Posted by Jason Z.  

09:25 AM Jun 23, 2009

It's no secret that the Obama campaign-cum-administration has been forward-thinking in its use of technology.

Today, the president's Organizing for America online operation is set to deploy a "health care story bank" -- "perhaps the most ambitious test case yet determining whether the technological apparatus that fueled Obama’s campaign can succeed in driving Obama’s governing agenda."

Thousands of personal stories of the health care crisis that have been collected online will be available for lookup by state and congressional district, the better to whip votes.

It's an impressive technological undertaking in obvious service to the old maxim that should be near and dear to every web communicator: lead with the heart and not the head.

The health care discussion slides easily into wonkishness, but the insurance industry bought the past 15 years of parasitism withsome personal storytelling of its own.

(n.b. -- health insurance at $3200 a year is the nightmare scenario in the Harry and Louise ads.  In inflation-adjusted terms, that's around $4700 now, which is exactly what the average individual premium runs nowadays. Thank god we were saved from the big government plan.)

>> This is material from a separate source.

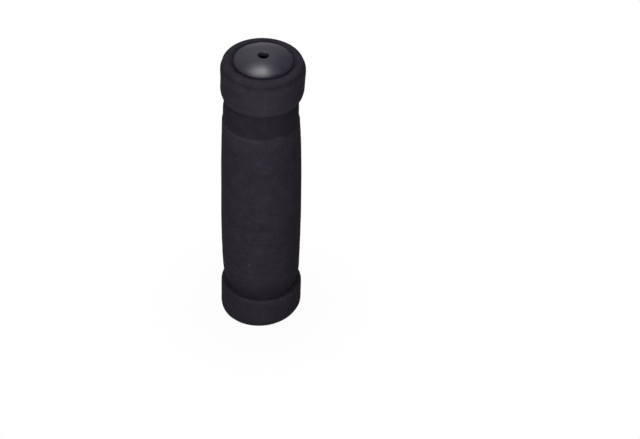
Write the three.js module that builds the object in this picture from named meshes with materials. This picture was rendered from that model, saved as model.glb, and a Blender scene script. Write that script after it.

The fact that this kind of bad-faith drivel won a serious policy discussion would have to suggest the possibility that when the rubber hits the road, there was more to the legislative sausage-making than storytime. Like, millions and millions of dollars in lobbying by a massively entrenched economic sector. And a fainthearted reformist proposal where boldness was demanded.

Much love to databases, but those seem like higher cards in the game.

Apart from efficacy and traction, it'll be interesting to see how the collateral issues play with this toy:  privacy (inevitably some stories' details will be enough to track down the authors), authority (some will be false, exaggerated, unreliable, or merely susceptible to counter-narratives), gamesmanship ("troll" stories of varying degrees of sophistication will be submitted; how will they be policed, and how will those that get through be used?).  But nobody's ever used a tool quite like this, and any variable that puts focus on the individual victims of health care rather than Max Baucus is a welcome one.

One way or the other it should be worth the poking and prodding when it launches later today.  After that ... who knows?